Jangan Sampai Menyesal Kemudian
Kini beberapa orang tua dari kalangan Rifa’iyah memilih lembaga pendidikan umum atau pondok non-Rifa’iyah meski sadar anak-anak belum memiliki dasar kuat Tarajumah. Bukan salah. Tapi sayangnya, banyak dari mereka akhirnya menyesal karena anak-anak mereka tumbuh tanpa dasar Tarajumah. Mereka tidak hafal Tanbihun. Mereka tidak kenal dengan Asnal Miqosad atau Abyanal Hawaij. Bahkan, mereka mulai kesulitan membaca irengan di fase umur yang seharusnya menginjak ke ngaji maqsud.
Kita tidak sedang menyalahkan siapa-siapa. Tapi inilah saatnya untuk menyadari dan kembali ke rumah.

Ayo Sekolahkan dan Pondokkan Anak-anak Kita ke Lembaga Rifa’iyah!
Pendidikan Rifa’iyah bukan hanya soal sekolah atau ijazah. Ini tentang membentuk generasi yang lurus akidahnya, kuat ibadahnya, santun akhlaknya, dan istiqamah dalam manhaj Rifa’iyah.

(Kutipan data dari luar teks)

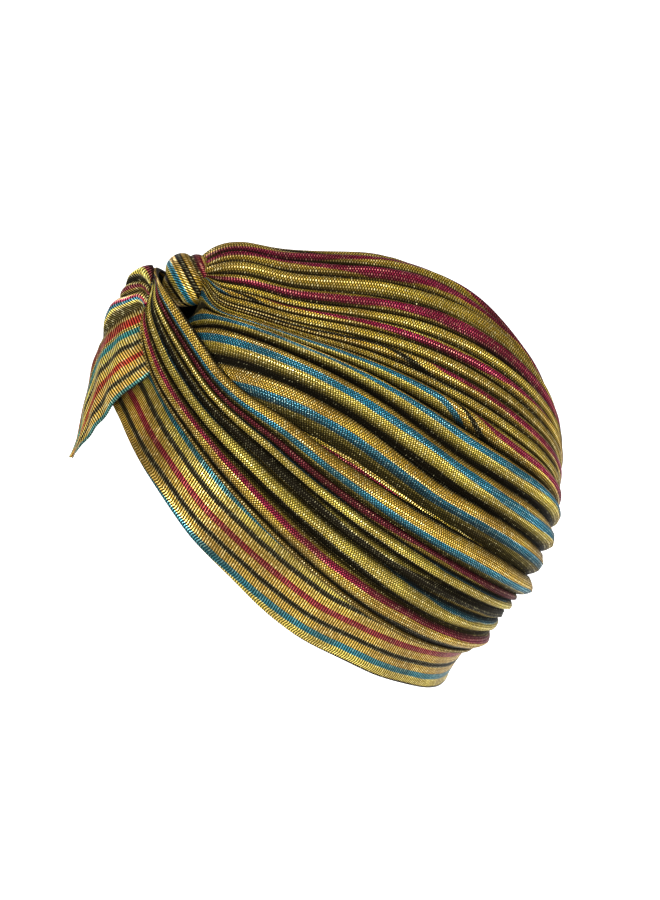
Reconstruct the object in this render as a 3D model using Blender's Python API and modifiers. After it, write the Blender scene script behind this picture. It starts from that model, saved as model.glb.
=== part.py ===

Dan pendidikan seperti itu hanya bisa diperoleh secara utuh di lembaga-lembaga Rifa’iyah yang masih menjaga warisan KH. Ahmad Rifa’i dengan sungguh-sungguh.
Tidak hanya pondok pesantren, lembaga pendidikan Rifa’iyah di berbagai daerah tersebar dan tersedia dari tingkat dasar hingga atas: TK/RA, SD/MI, SMP/MTs, SMA/MA/SMK. Mereka tidak hanya mengajarkan kurikulum nasional, tetapi juga memastikan anak-anak kita mengenal dan mencintai ajaran KH. Ahmad Rifa’i, baik melalui hafalan, moco ireng, lafal makno, maqsud, musyawarah kitab, maupun pembiasaan akhlak.
Dengan memondokkan dan menyekolahkan anak-anak kita di lembaga Rifa’iyah, kita tidak hanya membekali mereka dengan ilmu dunia dan akhirat. Kita juga memastikan bahwa rantai keilmuan KH. Ahmad Rifa’i tetap hidup, bahwa pengajian di masjid dan langgar tetap berkumandang, bahwa jamaah tetap terjaga, dan bahwa Tarajumah tidak mati di tangan kita. Bahwa panggilan tanggung jawab sejarah telah terpenuhi.
Mari kita jaga, rawat, dan wariskan ajaran KH. Ahmad Rifa’i. Ayo Mondok di Pesantren Rifa’iyah!